4) I learned about how I write.
For example, I don’t tinker with sentences. I’ll rearrange sentences within a paragraph but if a sentence isn’t working and the answer doesn’t come to me, I’ll get further if I just delete the sentence.

5) My writing has a process.
I often write my first drafts in present tense. And then I used to judge myself because I don’t like writing in present tense. But this past month I realized that this is part of my process. Writing a scene first in present tense helps me figure out how I want to manipulate the reader.
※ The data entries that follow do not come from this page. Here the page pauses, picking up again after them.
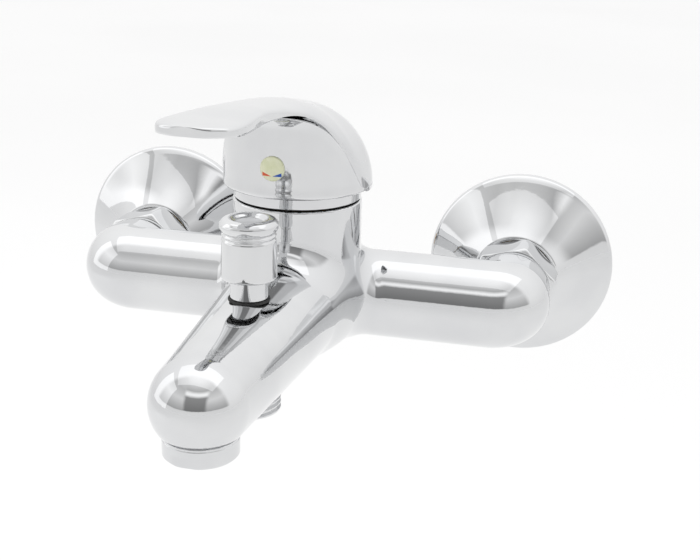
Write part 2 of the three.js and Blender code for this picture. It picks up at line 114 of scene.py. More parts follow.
def meshFrom(name, points, faces, normals=None):
    # points in millimetres; doubles at seams and poles are merged and the faces turned outwards
    mesh = bpy.data.meshes.new(name)
    mesh.from_pydata((points * 0.001).tolist(), [], faces.tolist())
    if normals is None:
        work = bmesh.new()
        work.from_mesh(mesh)
        bmesh.ops.remove_doubles(work, verts=work.verts, dist=2e-6)
        bmesh.ops.dissolve_degenerate(work, edges=work.edges, dist=1e-6)
        bmesh.ops.recalc_face_normals(work, faces=work.faces)
        work.to_mesh(mesh)
        work.free()
        place = np.zeros(len(mesh.vertices) * 3)
        mesh.vertices.foreach_get("co", place)
        place = place.reshape(-1, 3)
        mesh.calc_loop_triangles()
        triangles = np.zeros(len(mesh.loop_triangles) * 3, int)
        mesh.loop_triangles.foreach_get("vertices", triangles)
        triangles = triangles.reshape(-1, 3)
        normals = areaNormals(place, np.column_stack([triangles, triangles[:, 0]]))
    mesh.shade_smooth()
    mesh.normals_split_custom_set_from_vertices(normals.tolist())
    return mesh


def addPiece(name, mesh, material, body, slotName, *replaced):
    piece = bpy.data.objects.new(name, mesh)
    bpy.context.scene.collection.objects.link(piece)
    mesh.materials.clear()
    mesh.materials.append(material)
    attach(piece, body)
    if replaced:
        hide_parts(*replaced)
    return piece


def join(parts):
    # stacks several (points, faces) pairs into one
    points = np.concatenate([p for p, _ in parts])
    starts = np.cumsum([0] + [len(p) for p, _ in parts[:-1]])
    faces = np.concatenate([f + start for (_, f), start in zip(parts, starts)])
    return points, faces


def soften(corners, radius, steps=4):
    # each inner corner becomes a short parabola that starts and ends `radius` from it, or half way to its neighbour
    corners = np.array(corners, float)
    sizes = np.broadcast_to(np.array(radius, float), (len(corners) - 2,))
    here, before, after = corners[1:-1], corners[:-2], corners[2:]

    def towards(other):
        arm = other - here
        length = np.maximum(np.linalg.norm(arm, axis=1, keepdims=True), 1e-9)
        return here + arm / length * np.minimum(sizes[:, None], 0.48 * length)

    start, end = towards(before), towards(after)
    t = np.linspace(0, 1, steps)[None, :, None]
    curve = (1 - t) ** 2 * start[:, None] + 2 * t * (1 - t) * here[:, None] + t ** 2 * end[:, None]
    return np.concatenate([corners[:1], curve.reshape(-1, 2), corners[-1:]])


def closedRing(corners, radius, steps=4):
    # the same for a section that closes on itself: it starts in the middle of its first side
    corners = [tuple(c) for c in corners]
    start = tuple((np.array(corners[0]) + np.array(corners[-1])) / 2)
    return soften([start] + corners + [start], radius, steps)


def turned(profile, centre, axis="z", sides=96, radiusOf=None):
    # (radius, height) carried round an axis; radiusOf(angle, radius, height) may shape it further
    around = np.linspace(0, 2 * np.pi, sides + 1)
    angle, radius = np.meshgrid(around, profile[:, 0], indexing="ij")
    height = np.broadcast_to(profile[:, 1], radius.shape)
    if radiusOf:
        radius = radiusOf(angle, radius, height)
    flat = [centre[0] + radius * np.cos(angle)]
    if axis == "z":
        flat += [centre[1] + radius * np.sin(angle), height]
    else:
        flat += [height, centre[1] + radius * np.sin(angle)]
    points = np.stack(flat, -1).reshape(-1, 3)
    return points, gridFaces(sides + 1, len(profile))


# fields for cast shapes: below 0 inside, in millimetres

def roundUnion(a, b, radius):
    # the smaller field, with a concave fillet of that radius where the two cross
    inside = np.hypot(np.maximum(radius - a, 0), np.maximum(radius - b, 0))
    return np.maximum(radius, np.minimum(a, b)) - inside


def roundCut(a, b, radius):
    # the larger field, with a convex rounding of that radius where the two cross
    outside = np.hypot(np.maximum(radius + a, 0), np.maximum(radius + b, 0))
    return np.minimum(-radius, np.maximum(a, b)) + outside


def smoothStep(value, start, end):
    t = np.clip((value - start) / (end - start), 0, 1)
    return t * t * (3 - 2 * t)


def gradient(field, points, step=0.02):
    parts = []
    for k in range(3):
        move = np.zeros(3)
        move[k] = step
        parts.append((field(*(points + move).T) - field(*(points - move).T)) / (2 * step))
    return np.stack(parts, 1)


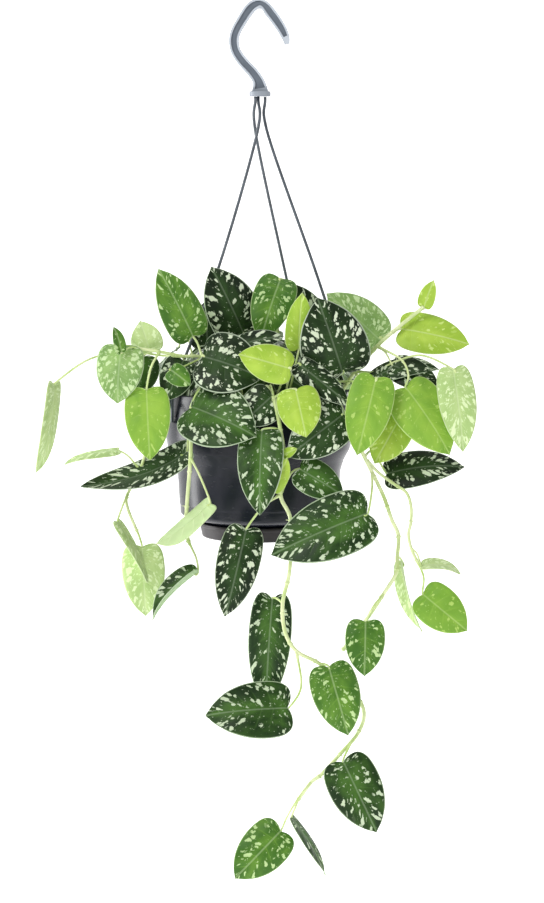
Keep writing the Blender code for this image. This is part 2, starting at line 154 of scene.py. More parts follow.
def turned(name, profile, steps):
    # a profile of (radius, z) in metres turned about Z, outer sides running down
    data = bpy.data.meshes.new(name)
    points = [(radius, 0, z) for radius, z in profile]
    data.from_pydata(points, [(first, first + 1) for first in range(len(points) - 1)], [])
    made = link(bpy.data.objects.new(name, data))
    screw = made.modifiers.new("turn", "SCREW")
    screw.steps = steps
    screw.render_steps = steps
    screw.use_merge_vertices = True
    screw.merge_threshold = 0.00001
    screw.use_smooth_shade = True
    return finished(made, name)


def softened(points, cut):
    # each inner corner of a profile becomes two points, a short way to either side of it
    rounded = [points[0]]
    for before, corner, after in zip(points, points[1:], points[2:]):
        corner = Vector(corner)
        for other in (Vector(before), Vector(after)):
            way = other - corner
            reach = min(cut, way.length * 0.4)
            rounded.append(tuple(corner + way.normalized() * reach))
    rounded.append(points[-1])
    return rounded


# materials

def newMaterial(name):
    finish = bpy.data.materials.new(name)
    finish.use_nodes = True
    return finish, finish.node_tree, finish.node_tree.nodes["Principled BSDF"]


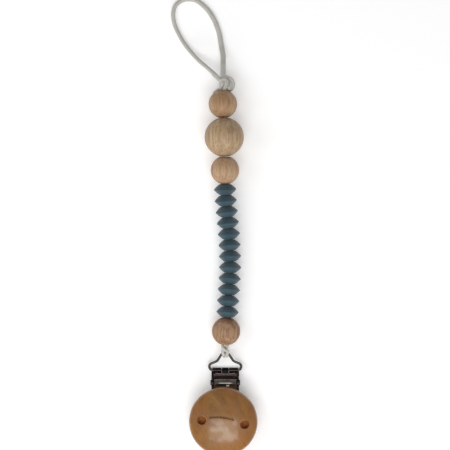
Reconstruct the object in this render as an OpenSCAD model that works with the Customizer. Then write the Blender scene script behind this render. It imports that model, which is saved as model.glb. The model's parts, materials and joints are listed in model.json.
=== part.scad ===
// Beaded soother clip: a wooden-faced spring clip, a wire bail, a doubled cord strung
// with wooden and silicone beads, a knot and a free cord loop. It lies on its back on
// the XY plane: +Y runs from the clip to the loop, +Z is up. All sizes are millimetres.

/* [Wooden face] */
// Diameter of the round wooden face
face_d = 35; // [34:0.5:35.5]
// Thickness of the face at its middle
face_t = 9; // [8:0.5:10]
// Diameter of the two drilled holes
hole_d = 4.6; // [4:0.2:5.2]
// Distance of each drilled hole from the middle of the face
hole_out = 11; // [10.5:0.5:12]
// Wood left under each drilled hole
hole_floor = 2; // [1.5:0.5:3]

/* [Metal clip] */
// Width over the side ears
clip_w = 14.2; // [13.8:0.1:14.6]
// Thickness of the back plate and its ears
plate_t = 0.8; // [0.7:0.05:0.9]
// Thickness of the spring jaw
jaw_t = 0.6; // [0.5:0.05:0.65]
// Thickness of the lever plate
lever_t = 0.7; // [0.6:0.05:0.8]
// Diameter of the lever pin
pin_d = 2; // [1.8:0.1:2.1]
// Diameter of the bail wire
wire_d = 1.3; // [1.1:0.05:1.3]

/* [Beads] */
// Diameter of the small wooden beads
small_d = 14.6; // [14:0.2:15]
// Diameter of the large wooden bead
large_d = 20.1; // [19.6:0.1:20.6]
// Diameter of the silicone lentil beads
lentil_d = 11.5; // [11:0.25:12]
// Distance from one lentil bead to the next
lentil_pitch = 5.72; // [5.6:0.02:5.8]
// Number of silicone lentil beads
lentil_count = 12; // [12:1:12]
// Bore through every bead
bore_d = 4.2; // [4.1:0.05:4.3]
// Gap between neighbouring beads on the cord
bead_gap = 0.3; // [0.25:0.05:0.4]

/* [Cord] */
// Diameter of the cord
cord_d = 2; // [1.8:0.1:2]
// Diameter of the cord where it lies free as the loop
loop_d = 2.2; // [2:0.1:2.3]

/* [Hidden] */
LENTILS = [for (i = [1:lentil_count]) str("lentil_", i)];
LENTIL_CORDS = [for (i = [1:lentil_count]) str("cord_lentil_", i)];
$fn = 64;
eps = 0.01;

// ---- clip layout: y counts from the lowest point of the face, x from its middle ----
clip_x = 1;
face_y = face_d / 2;
rim_h = 3.6;                    // height of the widest part of the face above its back
rim_r = 2.6;                    // rounding of the face's edge
face_turn = -5.5;               // the face sits slightly turned on its screws
pin_y = 37;
pin_z = 5.2;
roll_r = 1.9;                   // outside of the lever's roll round its pin
lever_top = pin_z + roll_r;
lever_bottom = lever_top - lever_t;
lever_w = 12;
lever_end_y = 8;
screw_y = [13, 25];
screw_d = 2;
screw_head_d = 3.6;
screw_head_t = 0.8;
screw_deep = 5;
ear_start_y = 31;               // the back plate widens here to carry the ears
ear_end_y = 42.4;
ear_cut_y = 41.6;               // upper front corner of an ear, clear of the bail
ear_cut_z = 2.2;
hinge_y = 43.1;                 // axis of the bail's ends and of the jaw's tongue
hinge_r = 1.25;
hinge_z = hinge_r;
run_gap = 0.05;                 // radial clearance of the turning fits
tongue_gap = 0.25;              // beside and round the jaw's tongue
ear_in = clip_w / 2 - plate_t;
ear_r = 2.7;
jaw_top = 2.57;
jaw_start_y = 41.6;
jaw_side_gap = 0.3;             // between the jaw and each ear
jaw_w = 2 * (ear_in - jaw_side_gap);
tip_y = 7;
tongue_w = 3.4;
pad_t = 0.8;
pad_len = 7;
lobe_r = 0.9;                   // cam lobe that holds the jaw shut
lobe_out = 1.65;

// ---- bail: half of the wire as [length, 0] straights and [radius, turn] bends ----
bail_tilt = 24;
bail_half = [
    [6.45, 0], [1.4, 70], [0.6, 0], [1.9, 85], [2.3, 0], [3, -35], [3.4, 0], [1.2, 60]];
function step_move(s, h) = s[1] == 0
    ? s[0] * [cos(h), sin(h)]
    : let (r = sign(s[1]) * s[0], k = h + s[1]) r * [sin(k) - sin(h), cos(h) - cos(k)];
function trace(steps, i = 0, at = [0, 0], h = 0) = i == len(steps)
    ? at
    : trace(steps, i + 1, at + step_move(steps[i], h), h + steps[i][1]);
pin_in = 0.15;                  // the wire's two ends nearly meet inside the jaw's tongue
bail_fine = [for (s = bail_half, k = [1:s[1] == 0 ? 1 : ceil(abs(s[1]) / 15)])
    s[1] == 0 ? s : [s[0], s[1] / ceil(abs(s[1]) / 15)]];
bail_side = [for (i = [1:len(bail_fine)]) trace([for (k = [0:i - 1]) bail_fine[k]])];
tube_in = 0.4;                  // the bent tube starts this far inside the straight end
bail_end = [bail_fine[0][0] - tube_in, 0];
bail_points = [for (p = concat([bail_end], bail_side)) [p[0] + pin_in, p[1], 0]];
bail_route = concat(bail_points,
    [for (i = [len(bail_points) - 1:-1:0]) [-bail_points[i][0], bail_points[i][1], 0]]);
bail_apex = trace(bail_half) + [pin_in, 0];
apex_y = hinge_y + bail_apex[1] * cos(bail_tilt);
apex_z = hinge_z + bail_apex[1] * sin(bail_tilt);

// ---- the strand, from the clip upwards: one row per bead ----
// lean is each bead's turn to the right and lift its rise, both in degrees
lean = [5, 3, 3, 4, 4, 1, -2, -3, -4, -6, -6, -4, -2, 0, -2, -3];
lift = [2, -1, -3, -4, -2, 0, 0, 2, 4, 5, 5, 5, 5, 4, 0, -4];
wood_face_r = 2.5;              // flat round each wooden bead's bore
lentil_face_r = 2.95;
lentil_rim_r = 1.05;
small_len = 2 * sqrt(pow(small_d / 2, 2) - pow(wood_face_r, 2));
large_len = 2 * sqrt(pow(large_d / 2, 2) - pow(wood_face_r, 2));
lentil_len = lentil_pitch - bead_gap;
last = lentil_count + 3;
bead_len = [for (i = [0:last])
    i == last - 1 ? large_len : i == 0 || i > lentil_count ? small_len : lentil_len];
function heading(i) =
    [sin(lean[i]) * cos(lift[i]), cos(lean[i]) * cos(lift[i]), sin(lift[i])];
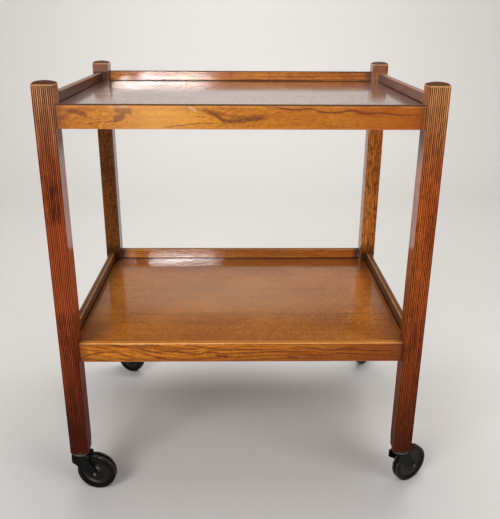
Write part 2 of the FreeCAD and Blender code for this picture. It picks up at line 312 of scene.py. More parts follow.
legOak = {
    "grain": "Z",
    "ringPitch": 0.0036,
    "ringWarp": 0.008,
    "ringDepth": 0.45,
    "mottleDepth": 0.40,
    "floor": tone(62, 18, 7),  # colour towards the leg's foot: partly a redder tone, partly painted shade
    "redden": (1.0, 0.66, 0.48, 1.0),  # share of each colour left below the tray on the front legs
    # dark quirks: dust with painted shade; pale crests: wear with painted highlight
    "quirk": tone(20, 8, 5),
    "crest": tone(246, 198, 142),
    "crestLow": tone(188, 86, 44),
    "crestFoot": tone(112, 42, 20),
    "top": tone(62, 38, 24),
    "shade": tone(34, 14, 6),  # painted shade close under the tray, and painted shade with dirt above it and with grime at the shelf
    "specular": 0.04,
    "coat": 0.80,
    "coatRoughness": 0.09,
    "faceGloss": 0.04,  # share of the coat left on the outward faces
}

legPlaces = {
    "front_left": {
        "shift": (0.11, 0.02, 0.05), "pith": (-0.05, -0.09), "floorReach": 0.42, "glossSpan": (0.42, 0.49),
        "pale": tone(176, 100, 54), "mid": tone(134, 66, 34), "dark": tone(56, 22, 12),
        "mottleScale": (24.0, 150.0), "mottleDepth": 0.55,
        "patches": ({"across": (-0.292, 0.005), "up": (0.545, 0.035), "depth": 0.62, "flecked": True,
                     "colour": tone(44, 14, 8)},
                    {"across": (-0.294, 0.016), "up": (0.440, 0.070), "depth": 0.55, "flecked": False,
                     "colour": tone(176, 82, 40)})},
    "front_right": {
        "shift": (0.73, -0.03, 0.02), "pith": (0.06, -0.08), "floorReach": 0.56, "glossSpan": (0.36, 0.46),
        "pale": tone(216, 134, 62), "mid": tone(166, 90, 36), "dark": tone(72, 32, 12), "mottleDepth": 0.55,
        "patches": ({"across": (0.300, 0.005), "up": (0.640, 0.030), "depth": 0.55, "flecked": True,
                     "colour": tone(64, 26, 12)},)},
    "rear_left": {
        "shift": (1.31, 0.04, -0.06), "pith": (-0.07, 0.06), "floorReach": 0.42,
        "pale": tone(138, 76, 22), "mid": tone(98, 51, 12), "dark": tone(40, 18, 5),
        "ringDepth": 0.70, "mottleDepth": 0.60, "above": tone(146, 96, 66), "aboveShare": 0.65,
        "shadeShare": 0.92, "dirtAndShadeSpan": (-0.300, -0.284)},
    "rear_right": {
        "shift": (1.87, -0.02, -0.03), "pith": (0.05, 0.09), "floorReach": 0.42,
        "pale": tone(228, 138, 56), "mid": tone(186, 102, 36), "dark": tone(66, 30, 10),
        "ringDepth": 0.80, "mottleDepth": 0.75, "above": tone(108, 62, 38), "aboveShare": 0.75,
        "shadeShare": 0.25, "dirtAndShadeSpan": (-1.0, 1.0)},
}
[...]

Then I can go back, shape the text and put it in past tense.

6) The message of my memoir isn’t necessarily the message I learned from the experience.
I don’t have to preach the lesson that I learned from my experience. I am just a character in my memoir and the lesson in the memoir is more universal.

7) I am learning how to write by writing this memoir.
I am learning how to set up a scene, build tension, craft dialogue. I am learning how to absorb feedback and make revisions. It’s easier for me as a memoir because so much is already documented or exists as a strong memory. I don’t have to make anything up. But I am learning how to tell a story.

8) I learned about my ego.
This is examples 6 and 7 combined. The reason a scene is important to me is not why that scene is (or isn’t) important to the story.

9) My writing has phases to it.
I have different phases of writing–a raw-material generation phase, a scratching phase, and a tweaking phase. And if I’m generating raw material, I can’t beat myself up because I’m not tweaking it. By the same token, if I’m writing general topics (the scratching phase), I have to remember that this is still part of the writing, even if it’s jotting down ideas instead of crafting sentences.

10) A writer is someone who writes.
I really got this adage this month! I am a writer. I don’t necessarily have to write this memoir, but this is the story that’s at the front of my brain, so it’s the story that’s coming out first. It’s like the painter whose paintings are all red because all she has at her disposal is red paint. There is a lot of freedom in this realization. This is how I know I will finish this memoir.